In summary, the limitations of CloudFormation actually increased the complexity of describing their infrastructure and made their jobs harder. The team needed a better solution that would enable it to increase innovation and move faster.
Austin examined the Pulumi Cloud Engineering Platform and the AWS Cloud Development Kit (CDK), which is based on CloudFormation. After investigating the CDK, Austin rejected it because it had many of the same drawbacks as CloudFormation. For example, although CDK supported programming languages, it didn’t provide a strongly typed and structured programming environment. Developers wouldn’t be able to run standard unit and integration tests with it. It only supported AWS resources, which locked them into a single cloud vendor. Most importantly, the CDK was simply an abstraction built on CloudFormation, which meant it had many of the same limitations as CloudFormation but with slower deployment times.
Austin learned about Pulumi from a Panther customer. By using Pulumi, his team would be able to apply software engineering best practices to infrastructure with cloud engineering. A cloud engineering approach applies standard software engineering practices and tools uniformly across infrastructure, development, and security teams and tames the complexity of delivering and managing modern cloud applications. In addition, Pulumi’s fully managed service would provide his team with a centralized view of their hundreds of single-tenant deployments, allowing them to see which Panther version is running for each customer account, when versions were upgraded, and what changed after each deployment.

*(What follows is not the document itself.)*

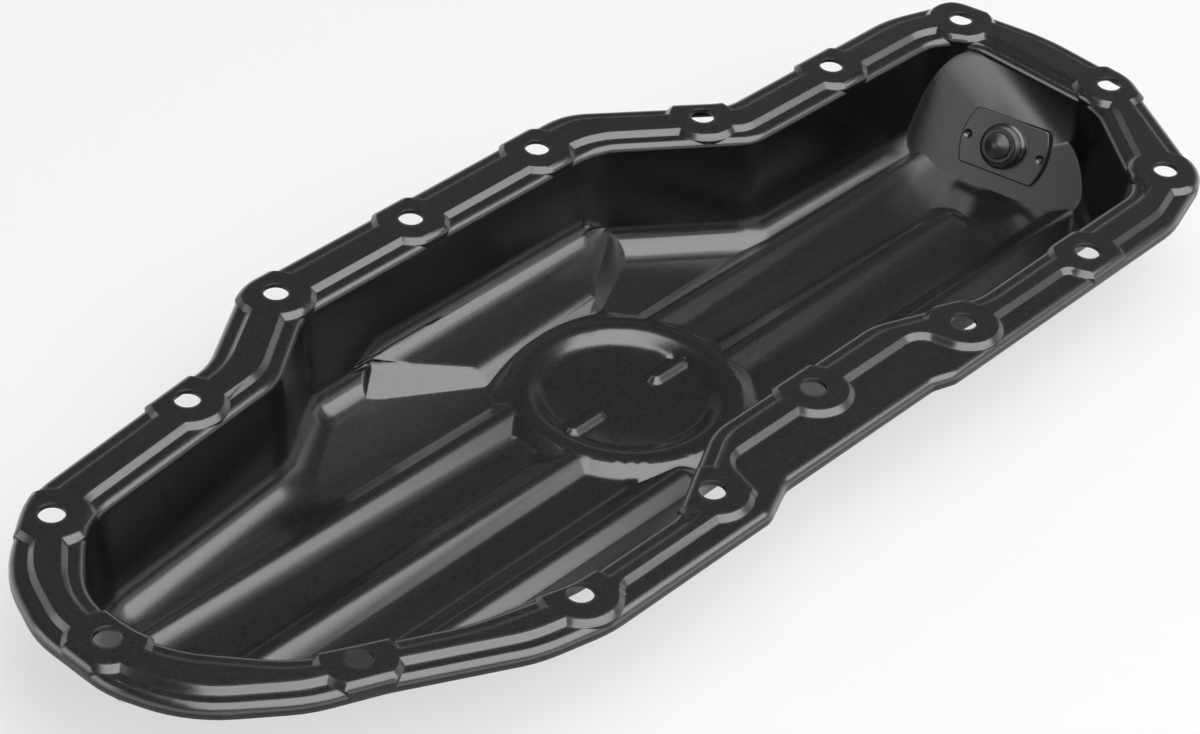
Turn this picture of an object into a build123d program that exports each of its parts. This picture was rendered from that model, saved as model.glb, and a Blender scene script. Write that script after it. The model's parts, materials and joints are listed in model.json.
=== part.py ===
from build123d import *
import math
import os

os.makedirs("parts", exist_ok=True)

# Heights run up from the outside of the floor; the gasket face is on top.
sheet = 1.2
floor_depth = 36.0
height = floor_depth + sheet
wall_draft = 4.0
floor_radius = 9.0
bend_radius = 2.5
skirt_height = 5.0

# Gasket flange.
bolt_hole = 7.0
ledge_drop = 1.5
outer_ledge = 4.6
inner_ledge = 4.0
bolt_pad_radius = 9.5
bolts = [
    (183.5, 30.5), (133.0, 40.5), (83.5, 48.5), (35.5, 69.5), (-15.5, 69.5), (-66.5, 69.5),
    (-114.5, 51.5), (-169.0, 40.5), (-188.5, -2.5), (-150.0, -48.0), (-95.0, -68.5),
    (-42.0, -65.0), (9.5, -55.5), (62.0, -65.0), (114.0, -68.5), (164.0, -60.0), (188.5, -22.0),
]
# The flat that carries the drain: its foot on the floor, its turn and how far its normal rises.
drain_foot_x = 161.0
drain_turn = 12.0
drain_rise = 32.0
drain_centre = (168.5, -2.0, height - 24.0)
drain_hole = 12.6

# Drain fittings, measured along the drain axis from the inside of the sheet.
plate_length, plate_width, plate_thickness, plate_end_radius = 28.0, 17.5, 1.6, 18.5
boss_radius, boss_top, boss_bore = 8.0, 4.6, 6.05
dimple_spacing, dimple_radius = 24.0, 1.7
gasket_radius, gasket_bore, gasket_thickness = 10.0, 6.2, 1.5
plug_thread_radius, plug_thread_end, plug_tip = 6.0, 7.4, 10.4
plug_flange_radius, plug_flange_thickness, plug_hex, plug_hex_height = 10.0, 2.0, 13.0, 6.0

# The slopes along the near side: two points of each foot line on the floor, and their rise.
near_slopes = [
    ((150.0, -35.3), (-75.0, -35.3)), ((-70.0, -37.0), (-145.0, -22.0)),
    ((-145.0, -22.0), (-172.0, 5.0)),
]
near_rise = 48.0

# Floor ribs, the ring round the pickup and the raised floor behind it.
rib_height = 2.6
rib_half_width = 7.0
ribs = [
    (-190, -22, 19.5), (-190, -26, -5.5), (-190, -10, -30),
    (32, 190, 20.5), (35, 139, -4.5), (20, 190, -29),
]
ring_centre = (5.0, 4.3)
ring_inner, ring_crest_inner, ring_crest_outer, ring_outer = 21.4, 26.5, 33.0, 38.0
ring_height = 2.9
bead_length, bead_width, bead_height = 12.0, 4.4, 1.4
bead_spots = [(-12.0, 3.8), (22.0, 3.8)]
raised_corners = [(-21, 33), (30, 35), (58, 49), (62, 90), (-54, 90), (-50, 51)]
raised_height = 6.0
raised_slope = 11.0
raised_side = 45.0
raised_edge = 6.0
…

As part of his evaluation, Austin performed benchmarking tests on Pulumi which would help build his case for adopting it with the company.
Proving Pulumi’s Advantages
To evaluate Pulumi’s performance, Austin ported more than 500 AWS resources to Pulumi. The results proved that Pulumi could do everything he’d hoped. His tests showed that:
- Pulumi is fast. Compared to CloudFormation, teardowns were twice as fast, fresh deployments were four times as fast, and simple changes were more than ten times as fast.

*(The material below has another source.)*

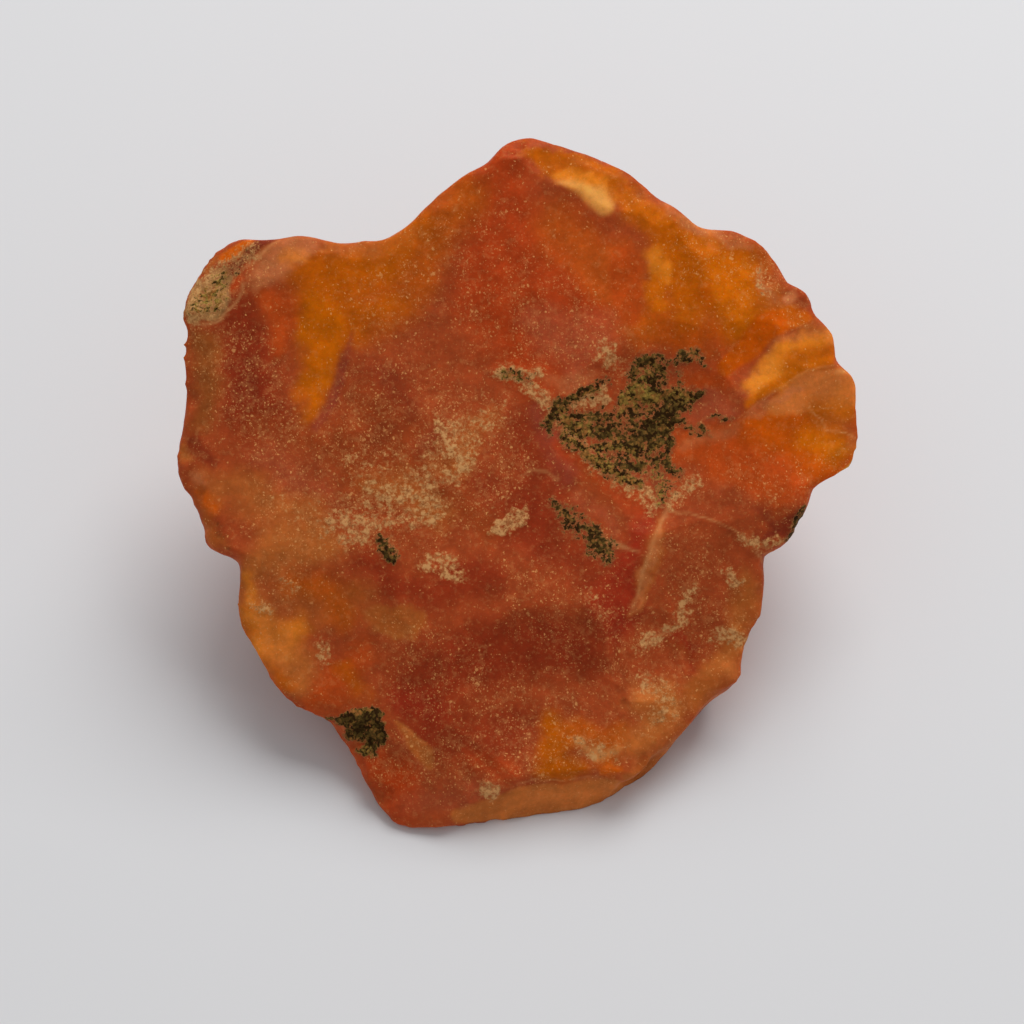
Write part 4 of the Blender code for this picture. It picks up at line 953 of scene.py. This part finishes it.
    def calm_strays(self, bm: bmesh.types.BMesh, limit: float, rounds: int) -> None:
        """Smooths the vertices that stick far out of their neighbours, and the ones round them.

        Args:
            bm: The stone's surface.
            limit: How far out is far, in mm.
            rounds: How many times they are smoothed.
        """
        stray = np.abs(self.bulge(bm, 2)) > limit
        verts = {vert for vert, far in zip(bm.verts, stray) if far}
        verts |= {edge.other_vert(vert) for vert in verts for edge in vert.link_edges}
        self.smooth(bm, list(verts), rounds)

    def near_rim(self, places: np.ndarray) -> np.ndarray:
        """How near each place is to the outline, seen from in front.

        Args:
            places: One row a place, in metres.

        Returns:
            1 on the outline, and 0 from the rim's width away from it.
        """
        spots = seen_from_front(to_face(places))
        loop = np.array(RIM + RIM[:1])
        best = np.full(len(spots), 9.0)
        for first, second in zip(loop, loop[1:]):
            along = second - first
            part = np.clip((spots - first) @ along / (along @ along), 0.0, 1.0)
            best = np.minimum(best, np.linalg.norm(spots - first - part[:, None] * along, axis=1))
        return 1.0 - ramp(best, 0.0, self.rim_width)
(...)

- Pulumi code is compact and efficient. Austin found that he could cut the infrastructure codebase down by more than 50%.
- Pulumi is easy to learn. The developers could use a programming language and existing software development practices that they already knew.

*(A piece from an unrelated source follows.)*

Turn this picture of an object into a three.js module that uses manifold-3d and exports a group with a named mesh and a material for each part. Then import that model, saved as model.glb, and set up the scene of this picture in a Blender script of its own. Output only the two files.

Here is the graph that contrasts deployment rates with Pulumi and CloudFormation. In all cases, Pulumi performed significantly better.
This graph contrasts lines of code when using Pulumi and when using the CloudFormation DSL, which is YAML-based.
With Pulumi, the codebase shrank by more than 50%.
Adopting Modern Cloud Engineering Practices
After adopting the Pulumi platform, Panther Labs can now build, deploy, and manage its cloud infrastructure and applications faster and with more confidence, using any language and any cloud. The result was faster innovation and improved time to market. This was possible because Pulumi enabled the Panther Labs team to adopt cloud engineering practices out-of-the-box.
With Pulumi, the team could build modern infrastructure as code using standard, general-purpose languages such as TypeScript, Python, .NET and Go. Developers could easily create strongly-typed, structured configurations and use standard programming constructs they’d always relied on such as loops, constants and helper functions.
Because Pulumi supports general purpose programming languages, Panther’s developers could also use standard unit testing frameworks that enable them to frequently test their infrastructure and “shift risk left.” The team could also version infrastructure code with Git and deliver their infrastructure code through the same CI/CD pipelines used for application code. Frequently testing infrastructure code and delivering it through automated pipelines increased both delivery speed and quality.
Pulumi also enabled the team to apply software reusability principles to its infrastructure. It could now create reusable infrastructure components that follow a set of common best practices, which in turn, creates predictable, reliable cloud architectures. This allowed the team to manage its complex, serverless architecture with higher-level components that can easily be shared with other developers. As an example, one type of reusable component was composed of a Lambda function along with more than a dozen other resources such as IAM roles, CloudWatch Logs, CloudWatch metrics and alarms.
Austin summed it up by saying, “Our developers needed a robust platform for managing our complex infrastructure, and it needed to be fast, modular, and testable. CloudFormation was none of these things. Although migrating from CloudFormation felt like a radical proposal, we now have more reliable releases and a significantly better developer experience as a result of adopting Pulumi. Nothing is better than having standard programming languages for building and managing infrastructure.”
Austin found that Pulumi was the way for Panther Labs to truly become a company driven by the principles of cloud engineering. With Pulumi, Panther Labs was able to provide innovative solutions to their customers quickly, which is a clear advantage for a startup. Panther Labs saw:
- Teardowns were twice as fast, fresh deployments were four times as fast, and simple changes were more than ten times as fast.
- The deployment codebase was reduced by more than 50%.
- Developers could use a programming language and existing software development practices that they already knew.
- The ability to create reusable components made it easy to replicate and share components that always followed cloud engineering best practices.
- Central visibility across hundreds of single-tenant customer deployments, including a history of when changes were made and what changed for each account.